If the signal arrives before the syscall, the thread-local musl_syscall_breaker flag wil get set and the next long blocking call will be failed with ECANCELED without being entered (the flag will then get cleared). If the signal arrives after while in the syscall wrapper after the flag check, then the (void)musl_sig_cancel__interrupt_syscall(Uctx) call in the handler will break it by moving the Program Counter. If the signal arrives while in kernel mode, the kernel will break it with EINTR and upon seing an EINTR in conjunction with the musl_syscall_breaker flag, the syscall wrapper will translate it to ECANCELED.

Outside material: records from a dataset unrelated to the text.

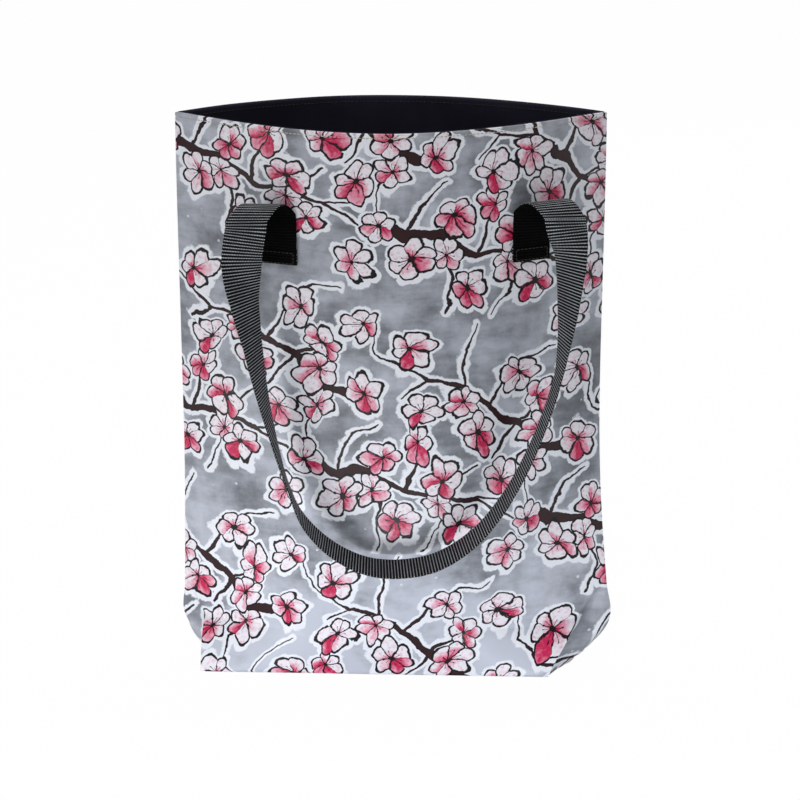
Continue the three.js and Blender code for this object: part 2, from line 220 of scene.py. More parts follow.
# Lamps: name, place, place they face, width and height, watts, tint
PLAIN = (1.0, 1.0, 1.0)
COOL = (0.9, 0.95, 1.0)
LAMPS = (
    ("lamp_key", (-0.3, -1.3, 2.2), (0, 0, 0.2), (0.7, 0.7), 11, PLAIN),
    ("lamp_left", (-1.3, -1.3, 0.35), (0, 0, 0.2), (0.6, 0.6), 4, PLAIN),
    ("lamp_right", (0.9, -0.3, 0.15), (0.16, 0, 0.05), (0.5, 0.2), 0.4, COOL),
    ("lamp_low", (-0.4, -0.4, 0.03), (-0.2, 0, 0.04), (0.7, 0.06), 0.47, PLAIN),
    ("lamp_foot", (0.02, -0.26, 0.015), (0.02, 0, 0.03), (0.7, 0.02), 0.4, COOL),
    ("lamp_back", (0.9, 1.5, 0.6), (0, 0, 0.2), (0.6, 0.6), 5, COOL),
    ("lamp_top", (0.0, 0.5, 2.2), (0, 0, 0.2), (1.4, 1.0), 22, PLAIN),
)
# The floor: half its side, its grey in the light, and how much of it the camera sees as plain white.
# The surroundings: their level for all but the camera.
FLOOR_REACH = 4.0
FLOOR_GREY = 0.85
FLOOR_WHITE = 0.985
AROUND_LEVEL = 0.16


def length(name, default, text):
    """A size in metres that a user can change."""
    return FloatProperty(name=name, description=text, default=default, min=0, unit="LENGTH", precision=4)


def colour(name, default, text):
    """A colour that a user can change."""
    return FloatVectorProperty(
        name=name, description=text, default=(*default, 1.0), size=4, min=0, max=1, subtype="COLOR")


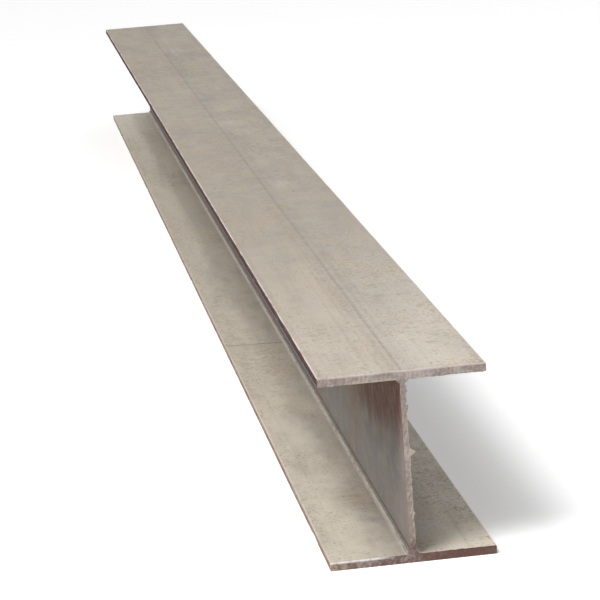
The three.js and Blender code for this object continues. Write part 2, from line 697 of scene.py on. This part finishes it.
cool_patches = scale.cloud(0.15, along=2, detail=6, roughness=0.6, shift=30.0)
warm_patches = scale.cloud(0.11, along=2, detail=6, roughness=0.6, shift=37.0)
scale.lay(COOL_SCALE, on_flanges, fade(cool_patches, 0.46, 0.64), strength=0.28)
scale.lay(WARM_SCALE, on_flanges, fade(warm_patches, 0.50, 0.66), strength=0.45)

oxide_map = scale.cloud(0.050, along=3, detail=10, roughness=0.68, shift=44.0)
scale.lay(COOL_SCALE, fade(oxide_map, 0.515, 0.540), fade(on_web, 0.0, 1.0, 0.24, 0.10))

# partly dust, partly painted light: the flanges are painted paler towards the near end, falling off along the
# beam
near_end_dust_and_light = fade(from_near_end, *DUST_AND_LIGHT_STRETCH)
scale.lay(DUST_AND_LIGHT_SCALE, on_flanges, near_end_dust_and_light, fade(tone, 0.38, 0.58, 0.45, 1.0), strength=0.75)
scale.tell("patches and dust")

# %% [markdown]
# ## What the welds' heat left
#
# The welds' heat tints the oxide round them, and goes right through the flanges. So each flange has a faint
# strip on its outer face too, over the web, and the rolls that press the flanges straight again leave a thin
# darker line along its middle. On one side of that line the scale is a shade browner. The tint follows the
# distance from the nearest inner corner, so one formula gives every strip.

# %% Heat tint and the middle line
HEAT_TINT = paint(124, 117, 113)
HEATED = 0.030, 0.012       # from the nearest corner
BROWNED_SCALE = paint(158, 142, 122)
MIDDLE_LINE = paint(112, 103, 94)
LINE_WANDER = 0.006         # the bands' share of the line's place
LINE_ACROSS = 0.5 * LINE_WANDER, 0.0055

to_inner_face = least(away(scale.z, LEDGE), away(scale.z, CEILING))
to_corner = most(minus(from_middle, web_face), to_inner_face)
heated = fade(to_corner, *HEATED)
scale.lay(HEAT_TINT, heated, fade(mottling, 0.3, 0.65, 0.5, 1.0), strength=0.22)

to_outer_face = least(away(scale.z, 0.0), away(scale.z, HEIGHT))
on_outer = fade(to_outer_face, 2 * SOFT, SOFT)
scale.lay(BROWNED_SCALE, on_outer, fade(scale.x, SOFT, -SOFT), strength=0.22)
pressed = bell(shares((scale.x, 1.0), (bands, LINE_WANDER)), *LINE_ACROSS)
scale.lay(MIDDLE_LINE, on_outer, pressed, fade(tone, 0.35, 0.6, 0.6, 1.0), strength=0.42)
scale.tell("heat")

# %% [markdown]
# ## The ledge
#
# The lower flange's upper face is a ledge that the rain reaches. Its outer half is pale, partly washed by the
# rain and partly painted light. Towards the web it is browner and darker, partly grime and partly painted
# shade under the top flange, though not at the very end. Further along, both fade, and painted light makes
# the ledge more even. A puddle that dried on the left, not far from the end, left a browner patch. One thin
# dark line, a little slanted, crosses the ledge. A bell about a slanted line gives that, and the mottling
# makes it waver.

# %% Washed half and grime, with painted light and shade
WASHED_AND_LIT_LEDGE = paint(208, 200, 184)
WASHED_AND_LIT = EDGE - 0.125, EDGE - 0.050     # from the middle, outwards
EVEN_STRETCH = 0.55, 1.25               # from the near end, as the next two
NEAR_END_CLEAR = 0.20, 0.40
FADING_ALONG = 0.50, 1.10
LEDGE_GRIME_AND_SHADE = paint(128, 117, 103)
GRIMY_AND_SHADED = EDGE - 0.060, weld_toe + 0.005  # from the middle, inwards

outwards = fade(from_middle, *WASHED_AND_LIT)
painted_even_light = fade(from_near_end, *EVEN_STRETCH, 0.0, 0.55)
washed_and_lit_bands = fade(bands, 0.25, 0.55, 0.6, 1.0)
# painted light, partly a rain wash: the ledge's outer half, and the whole ledge further along, are painted
# paler
scale.lay(WASHED_AND_LIT_LEDGE, on_ledge, most(outwards, painted_even_light), washed_and_lit_bands, strength=0.80)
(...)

If the signal arrives before the syscall, the thread-local musl_syscall_breaker flag wil get set and the next long blocking call won't be enterered.

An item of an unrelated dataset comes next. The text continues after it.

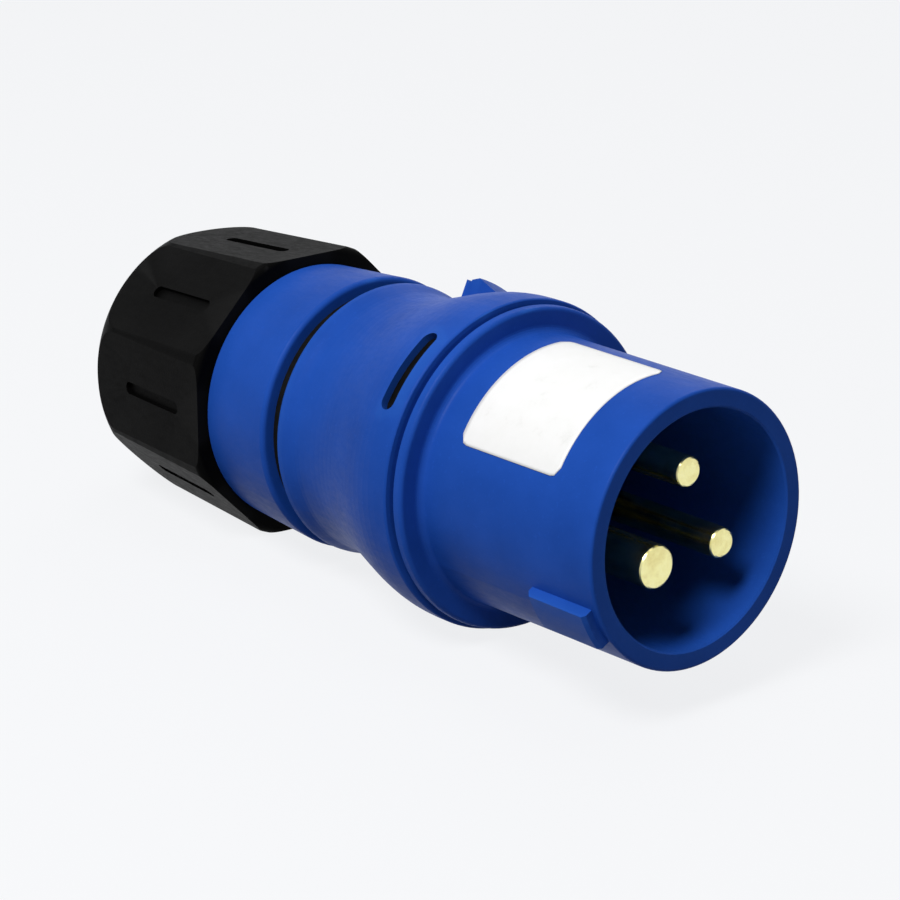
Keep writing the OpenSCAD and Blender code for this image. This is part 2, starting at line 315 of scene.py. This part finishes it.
def add_piece(name, bm, material, body):
    """Makes a piece of a closed bmesh, and rides it on a body."""
    bmesh.ops.recalc_face_normals(bm, faces=bm.faces)
    mesh = bpy.data.meshes.new(name)
    bm.to_mesh(mesh)
    bm.free()
    mesh.materials.append(material)
    piece = bpy.data.objects.new(name, mesh)
    bpy.context.scene.collection.objects.link(piece)
    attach(piece, body)
    return piece


def label():
    """The bare white label: a film wrapped on the shroud, with rounded corners."""
    rows, cols = LABEL_STEPS_ALONG + 1, LABEL_STEPS_AROUND + 1
    x0, x1 = LABEL_X
    a0, a1 = LABEL_ANGLES
    bm = bmesh.new()
    outer, inner = [], []
    for i in range(rows):
        u = i / LABEL_STEPS_ALONG
        inset = 0.0
        for edge in (u * (x1 - x0), (1 - u) * (x1 - x0)):
            if edge < LABEL_CORNER:
                drop = LABEL_CORNER - edge
                inset = LABEL_CORNER - math.sqrt(max(0.0, LABEL_CORNER ** 2 - drop ** 2))
        turn = math.degrees(inset / SHROUD_R)
        x = x0 + (x1 - x0) * u
        r = SHROUD_R + (SHROUD_BACK_R - SHROUD_R) * (-x / SHROUD_LEN)
        angles = [a0 + turn + (a1 - a0 - 2 * turn) * j / LABEL_STEPS_AROUND
                  for j in range(cols)]
        outer.append([bm.verts.new(ring_point(x, r + LABEL_THICK, a)) for a in angles])
        inner.append([bm.verts.new(ring_point(x, r - LABEL_SINK, a)) for a in angles])
    for i in range(rows - 1):
        for j in range(cols - 1):
            bm.faces.new((outer[i][j], outer[i][j + 1], outer[i + 1][j + 1], outer[i + 1][j]))
            bm.faces.new((inner[i][j], inner[i + 1][j], inner[i + 1][j + 1], inner[i][j + 1]))
    rim = [(i, 0) for i in range(rows)] + [(rows - 1, j) for j in range(1, cols)]
    rim += [(i, cols - 1) for i in range(rows - 2, -1, -1)]
    rim += [(0, j) for j in range(cols - 2, 0, -1)]
    for (i, j), (m, n) in zip(rim, rim[1:] + rim[:1]):
        bm.faces.new((outer[i][j], inner[i][j], inner[m][n], outer[m][n]))
    for face in bm.faces:
        face.smooth = True
    add_piece("label", bm, label_film(), "plug_body")


def thread(name, body, material, radii, stations):
    """A right-hand ridge from a root radius to a crest radius, between two stations."""
    root, crest = radii
    steps = round((stations[0] - stations[1]) / THREAD_PITCH * THREAD_STEPS)
    bm = bmesh.new()
    rows = []
    for i in range(steps + 1):
        angle = 360 * i / THREAD_STEPS
        x = stations[0] - THREAD_PITCH * i / THREAD_STEPS
        height = min(1.0, (i + 0.5) / THREAD_FADE, (steps - i + 0.5) / THREAD_FADE)
        tip = root + (crest - root) * height
        section = ((root, THREAD_FOOT), (tip, THREAD_TIP), (tip, -THREAD_TIP),
                   (root, -THREAD_FOOT))
        rows.append([bm.verts.new(ring_point(x + dx, r, angle)) for r, dx in section])
    for p, q in zip(rows, rows[1:]):
        for j in range(4):
            k = (j + 1) % 4
            bm.faces.new((p[j], p[k], q[k], q[j]))
    bm.faces.new(rows[0][::-1])
    bm.faces.new(rows[-1])
    add_piece(name, bm, material, body)


# ---- Stage ----

def floor_material():
    """Pale floor: most of its brightness is its own, so the shadow on it is faint."""
    s = Shader("floor")
    glow = s.node("ShaderNodeEmission")
    glow.inputs["Color"].default_value = (*BACKGROUND, 1)
    glow.inputs["Strength"].default_value = FLOOR_GLOW
    shade = s.node("ShaderNodeBsdfDiffuse")
    shade.inputs["Color"].default_value = (*(FLOOR_SHADE * c for c in BACKGROUND), 1)
    shown = s.node("ShaderNodeAddShader")
    s.link(glow.outputs[0], shown.inputs[0])
    s.link(shade.outputs[0], shown.inputs[1])
    bounce = s.node("ShaderNodeBsdfDiffuse")
    bounce.inputs["Color"].default_value = (*(FLOOR_BOUNCE * c for c in BACKGROUND), 1)
    choice = s.node("ShaderNodeMixShader")
    s.link(seen_directly(s.tree), choice.inputs[0])
    s.link(bounce.outputs[0], choice.inputs[1])
    s.link(shown.outputs[0], choice.inputs[2])
    s.link(choice.outputs[0], s.tree.nodes["Material Output"].inputs["Surface"])
    return s.material


def floor():
    """The floor touches the flare and the nut's lowest flat, as the plug lies."""
    flare_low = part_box("rear_housing")[0]
    nut_low, nut_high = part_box("gland_nut")
    tilt = math.atan2(nut_low[2] - flare_low[2], FLARE_X - nut_high[0])
    h = FLOOR_HALF
    mesh = bpy.data.meshes.new("floor")
    mesh.from_pydata([(-h, -h, 0), (h, -h, 0), (h, h, 0), (-h, h, 0)], [], [(0, 1, 2, 3)])
    mesh.materials.append(floor_material())
    made = bpy.data.objects.new("floor", mesh)
    bpy.context.scene.collection.objects.link(made)
    made.matrix_world = (Matrix.Translation((FLARE_X, 0, flare_low[2] - FLOOR_GAP))
                         @ Matrix.Rotation(tilt, 4, "Y"))


def lamp(name, place, aim, size, power):
    """A round lamp at a place, turned to face its aim."""
    data = bpy.data.lights.new(name, "AREA")
    data.shape = "DISK"
    data.size = size
    data.energy = power
    made = bpy.data.objects.new(name, data)
    made.location = place
    made.rotation_euler = (Vector(aim) - Vector(place)).to_track_quat("-Z", "Y").to_euler()
    bpy.context.scene.collection.objects.link(made)


def world():
    """Pale where it is seen, and a weak light on the plug."""
    made = bpy.data.worlds.new("studio")
    made.use_nodes = True
    tree = made.node_tree
    background = tree.nodes["Background"]
    background.inputs["Color"].default_value = (*BACKGROUND, 1)
    level = tree.nodes.new("ShaderNodeMapRange")
    level.inputs["To Min"].default_value = WORLD_LIGHT
    level.inputs["To Max"].default_value = 1.0
    tree.links.new(seen_directly(tree), level.inputs["Value"])
    tree.links.new(level.outputs["Result"], background.inputs["Strength"])
    bpy.context.scene.world = made


def camera():
    """Looks at the target from its azimuth, elevation and distance."""
    a, e = math.radians(VIEW_AZIMUTH), math.radians(VIEW_ELEVATION)
    back = Vector((math.sin(a) * math.cos(e), -math.cos(a) * math.cos(e), math.sin(e)))
    data = bpy.data.cameras.new("camera")
    data.sensor_width = VIEW_SENSOR
    data.lens = VIEW_LENS
    data.shift_x, data.shift_y = VIEW_SHIFT
    data.clip_start = 0.01
    made = bpy.data.objects.new("camera", data)
    made.location = Vector(VIEW_TARGET) + back * VIEW_DISTANCE
    made.rotation_euler = (-back).to_track_quat("-Z", "Y").to_euler()
    bpy.context.scene.collection.objects.link(made)
    bpy.context.scene.camera = made


# ---- The scene ----

materials = dress_nodes()
label()
thread("neck_thread", "plug_body", materials["blue_plastic"],
       NECK_THREAD_R, NECK_THREAD_X)
thread("nut_thread", "gland_nut", materials["black_plastic"],
       NUT_THREAD_R, NUT_THREAD_X)
floor()
camera()
world()
for settings in LAMPS:
    lamp(*settings)

bpy.context.scene.view_settings.view_transform = "Standard"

Correctly written (i.e., error-checking) non-leaking C code will react to the failure by failing the current function, which should fail its caller, which should fail its caller etc., etc. all while cleaning up resources allocated in their respective scope. If the failure chain doesn't stop, at the current thread's root, the thread will exit (=get cancelled).